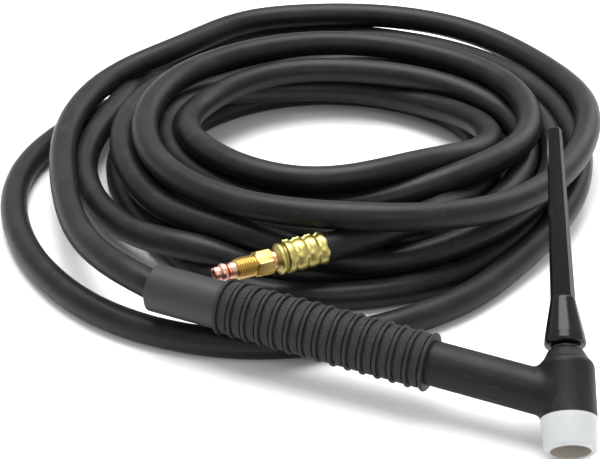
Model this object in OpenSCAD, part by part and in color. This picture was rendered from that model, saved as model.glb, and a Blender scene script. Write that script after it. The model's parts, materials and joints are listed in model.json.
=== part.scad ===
// Air-cooled TIG torch lying on its own coiled gas and power cable.
// Millimetres, +Z up, floor at z = 0. The torch body is built in its own frame (handle axis
// along X, the head's axis crossing it at the origin) and is then laid down in its rest pose.

/* [Head] */
// Outer radius of the moulded barrel
barrel_r = 13; // [11.5:0.1:15]
// Length of the barrel from the handle's axis towards the back cap
barrel_up = 23.5; // [21:0.5:28]
// Length of the barrel from the handle's axis towards the nozzle
barrel_down = 9.5; // [8:0.5:14]
// Radius of the barrel's flat top, around the cap
barrel_top_r = 8.2; // [7.8:0.1:9.5]
// Angle between the handle and the back cap
head_angle = 70; // [60:1:90]
// Radius of the neck between head and grip
neck_r = 10.8; // [10:0.1:12.5]
// Length of the neck from the head's axis to its rear end, inside the handle
neck_len = 92; // [86:1:110]

/* [Brass core] */
// Outer radius of the brass core in the barrel
core_r = 7.2; // [6.6:0.1:7.6]
// Wall radius of the thread that takes a collet body
front_thread_r = 4.3; // [3.8:0.05:4.8]
// Length of that thread
front_thread_len = 6.5; // [4:0.5:7]
// Wall radius of the thread that takes the back cap
rear_thread_r = 4.76; // [4.2:0.02:5.2]
// Length of that thread
rear_thread_len = 12; // [9:0.5:13]
// Radius of the passage between the two threads
core_passage_r = 3.4; // [2.4:0.1:3.6]

/* [Front insulator] */
// Visible length of the insulator
insulator_len = 15.5; // [12:0.5:22]
// Outer radius at the rim
insulator_rim_r = 12.2; // [11:0.1:13]
// Radius of the mouth
mouth_r = 9.3; // [8:0.1:10]
// Thickness of the web behind the mouth
web_t = 3.5; // [2:0.1:5]
// Radius of the hole in the web
web_hole_r = 6; // [5:0.1:6.8]
// Length of the sleeve that pushes over the core
sleeve_len = 7; // [4:0.5:8]
// Wall of that sleeve
sleeve_wall = 2.1; // [1.2:0.1:3]

/* [Back cap] */
// Length of the cap outside the head
cap_len = 115; // [60:1:140]
// Radius of the cap's lip
cap_lip_r = 9.9; // [8.8:0.1:12]
// Radius of the stem where the flare ends
stem_base_r = 5.9; // [5.6:0.1:7.5]
// Radius of the stem's flat tip
stem_tip_r = 3.7; // [3.5:0.1:5]
// Length of the flare
flare_len = 24; // [16:1:30]
// Gap between head and cap that shows the O-ring
cap_gap = 2.6; // [1.6:0.1:4]
// Radius of the passage for the tungsten electrode
tungsten_r = 1.9; // [1.3:0.1:2.2]
// Number of flats along the stem
flats = 8; // [6:1:10]
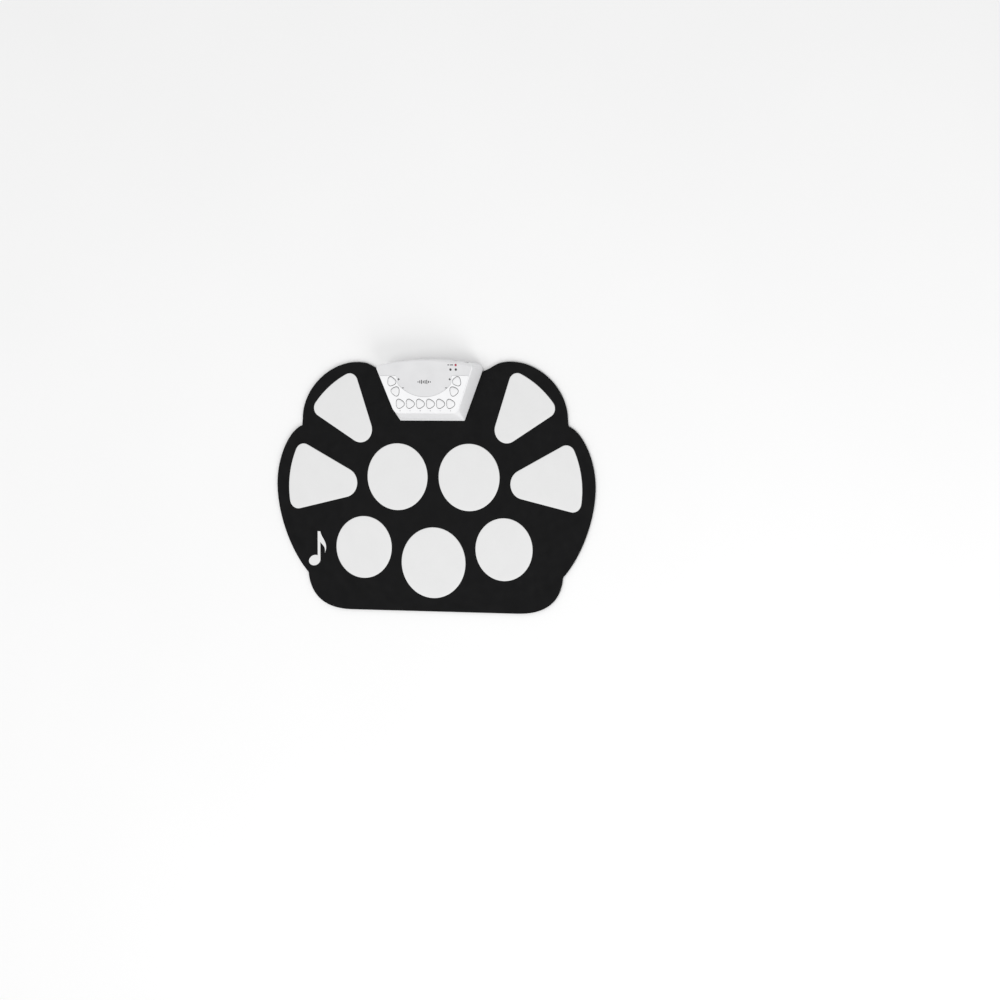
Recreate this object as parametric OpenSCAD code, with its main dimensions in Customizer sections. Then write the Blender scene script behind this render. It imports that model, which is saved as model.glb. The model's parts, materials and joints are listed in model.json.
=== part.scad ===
// Roll-up electronic drum pad: a thin silicone mat with nine white playing pads
// and a small sound module clamped to its far edge.
// X runs to the player's right, Y away from the player, Z up. The origin is on the
// table, under the middle of the whole drum pad.

/* [Mat] */
// Thickness of the silicone mat
mat_t = 3.2; // [3:0.1:3.4]
// Depth of the pockets that the white pads are bonded into
pocket_depth = 1.2; // [0.8:0.1:1.3]
// How far the white pads stand above the mat
pad_proud = 0.3; // [0.1:0.1:0.5]
// Gap between two neighbouring strips of the mat
strip_gap = 0.1; // [0.06:0.02:0.2]
// Radius of the two tom pads
tom_r = 43; // [40:0.5:43]
// Radius of the two outer front pads
floor_r = 40; // [36:0.5:40]
// Radius of the middle front pad
snare_r = 45.4; // [42:0.2:45.4]
// Radius of the touch sensors under the pads
sensor_r = 7.5; // [6:0.5:8]

/* [Sound module] */
// Half of the width of the module's straight front edge
module_front_half = 45.5; // [44:0.5:46]
// Height of the module's top plane at its front edge
module_front_h = 23; // [22.5:0.5:25]
// Tilt of the module's top plane towards the player, in degrees
module_tilt = 5; // [4:0.5:6]
// Wall thickness of the module's two shells
wall = 2; // [1.8:0.1:2.2]
// Height of the light key bezel above the top shell
bezel_h = 0.9; // [0.6:0.1:1.2]
// Thickness of the grey label panel
label_h = 0.35; // [0.2:0.05:0.5]

/* [Keys] */
// Mean radius of a key cap
key_r = 5.9; // [5.4:0.1:6]
// How much a key cap's outline leans from round to three-sided
key_lobe = 0.6; // [0.3:0.1:0.7]
// Height of a key cap above the top shell
key_proud = 1.8; // [1.4:0.1:2.2]
// Free gap all round a key cap
key_gap = 0.25; // [0.2:0.05:0.4]

/* [Sockets and batteries] */
// Radius of the bore of each 3.5 mm jack
jack_bore_r = 1.8; // [1.78:0.01:1.85]
// Length of the bore of each jack
jack_bore_l = 12; // [10:0.5:13]
// Diameter of one AAA cell
cell_d = 10.5; // [10:0.1:10.5]
// Length of one AAA cell
cell_l = 44.5; // [43.5:0.5:44.5]

/* [Hidden] */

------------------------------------

- _Problem to work on_: Your task is to repeat the data exactly; please include every line.

- _Task answer_:
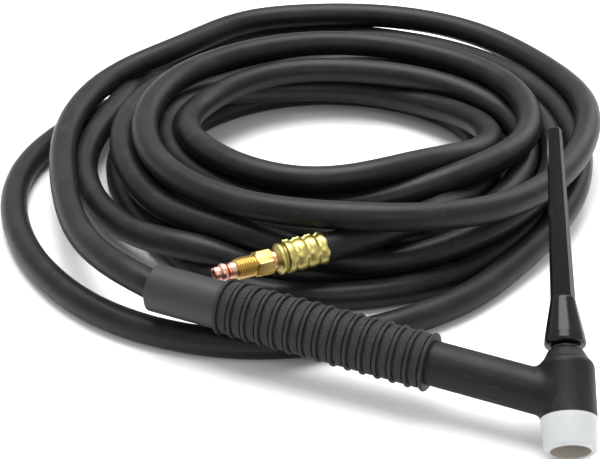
Model this object in OpenSCAD, part by part and in color. This picture was rendered from that model, saved as model.glb, and a Blender scene script. Write that script after it. The model's parts, materials and joints are listed in model.json.
=== part.scad ===
// Air-cooled TIG torch lying on its own coiled gas and power cable.
// Millimetres, +Z up, floor at z = 0. The torch body is built in its own frame (handle axis
// along X, the head's axis crossing it at the origin) and is then laid down in its rest pose.

/* [Head] */
// Outer radius of the moulded barrel
barrel_r = 13; // [11.5:0.1:15]
// Length of the barrel from the handle's axis towards the back cap
barrel_up = 23.5; // [21:0.5:28]
// Length of the barrel from the handle's axis towards the nozzle
barrel_down = 9.5; // [8:0.5:14]
// Radius of the barrel's flat top, around the cap
barrel_top_r = 8.2; // [7.8:0.1:9.5]
// Angle between the handle and the back cap
head_angle = 70; // [60:1:90]
// Radius of the neck between head and grip
neck_r = 10.8; // [10:0.1:12.5]
// Length of the neck from the head's axis to its rear end, inside the handle
neck_len = 92; // [86:1:110]

/* [Brass core] */
// Outer radius of the brass core in the barrel
core_r = 7.2; // [6.6:0.1:7.6]
// Wall radius of the thread that takes a collet body
front_thread_r = 4.3; // [3.8:0.05:4.8]
// Length of that thread
front_thread_len = 6.5; // [4:0.5:7]
// Wall radius of the thread that takes the back cap
rear_thread_r = 4.76; // [4.2:0.02:5.2]
// Length of that thread
rear_thread_len = 12; // [9:0.5:13]
// Radius of the passage between the two threads
core_passage_r = 3.4; // [2.4:0.1:3.6]

/* [Front insulator] */
// Visible length of the insulator
insulator_len = 15.5; // [12:0.5:22]
// Outer radius at the rim
insulator_rim_r = 12.2; // [11:0.1:13]
// Radius of the mouth
mouth_r = 9.3; // [8:0.1:10]
// Thickness of the web behind the mouth
web_t = 3.5; // [2:0.1:5]
// Radius of the hole in the web
web_hole_r = 6; // [5:0.1:6.8]
// Length of the sleeve that pushes over the core
sleeve_len = 7; // [4:0.5:8]
// Wall of that sleeve
sleeve_wall = 2.1; // [1.2:0.1:3]

/* [Back cap] */
// Length of the cap outside the head
cap_len = 115; // [60:1:140]
// Radius of the cap's lip
cap_lip_r = 9.9; // [8.8:0.1:12]
// Radius of the stem where the flare ends
stem_base_r = 5.9; // [5.6:0.1:7.5]
// Radius of the stem's flat tip
stem_tip_r = 3.7; // [3.5:0.1:5]
// Length of the flare
flare_len = 24; // [16:1:30]
// Gap between head and cap that shows the O-ring
cap_gap = 2.6; // [1.6:0.1:4]
// Radius of the passage for the tungsten electrode
tungsten_r = 1.9; // [1.3:0.1:2.2]
// Number of flats along the stem
flats = 8; // [6:1:10]
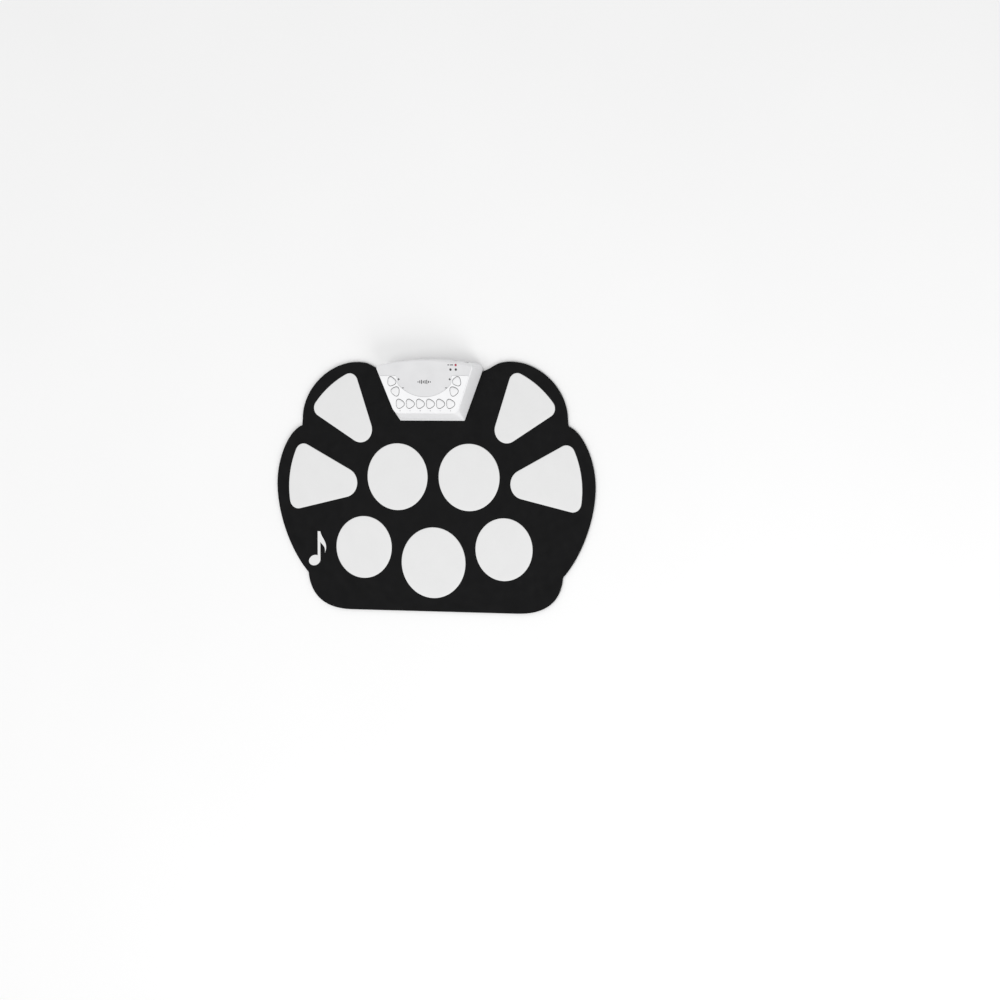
Recreate this object as parametric OpenSCAD code, with its main dimensions in Customizer sections. Then write the Blender scene script behind this render. It imports that model, which is saved as model.glb. The model's parts, materials and joints are listed in model.json.
=== part.scad ===
// Roll-up electronic drum pad: a thin silicone mat with nine white playing pads
// and a small sound module clamped to its far edge.
// X runs to the player's right, Y away from the player, Z up. The origin is on the
// table, under the middle of the whole drum pad.

/* [Mat] */
// Thickness of the silicone mat
mat_t = 3.2; // [3:0.1:3.4]
// Depth of the pockets that the white pads are bonded into
pocket_depth = 1.2; // [0.8:0.1:1.3]
// How far the white pads stand above the mat
pad_proud = 0.3; // [0.1:0.1:0.5]
// Gap between two neighbouring strips of the mat
strip_gap = 0.1; // [0.06:0.02:0.2]
// Radius of the two tom pads
tom_r = 43; // [40:0.5:43]
// Radius of the two outer front pads
floor_r = 40; // [36:0.5:40]
// Radius of the middle front pad
snare_r = 45.4; // [42:0.2:45.4]
// Radius of the touch sensors under the pads
sensor_r = 7.5; // [6:0.5:8]

/* [Sound module] */
// Half of the width of the module's straight front edge
module_front_half = 45.5; // [44:0.5:46]
// Height of the module's top plane at its front edge
module_front_h = 23; // [22.5:0.5:25]
// Tilt of the module's top plane towards the player, in degrees
module_tilt = 5; // [4:0.5:6]
// Wall thickness of the module's two shells
wall = 2; // [1.8:0.1:2.2]
// Height of the light key bezel above the top shell
bezel_h = 0.9; // [0.6:0.1:1.2]
// Thickness of the grey label panel
label_h = 0.35; // [0.2:0.05:0.5]

/* [Keys] */
// Mean radius of a key cap
key_r = 5.9; // [5.4:0.1:6]
// How much a key cap's outline leans from round to three-sided
key_lobe = 0.6; // [0.3:0.1:0.7]
// Height of a key cap above the top shell
key_proud = 1.8; // [1.4:0.1:2.2]
// Free gap all round a key cap
key_gap = 0.25; // [0.2:0.05:0.4]

/* [Sockets and batteries] */
// Radius of the bore of each 3.5 mm jack
jack_bore_r = 1.8; // [1.78:0.01:1.85]
// Length of the bore of each jack
jack_bore_l = 12; // [10:0.5:13]
// Diameter of one AAA cell
cell_d = 10.5; // [10:0.1:10.5]
// Length of one AAA cell
cell_l = 44.5; // [43.5:0.5:44.5]

/* [Hidden] */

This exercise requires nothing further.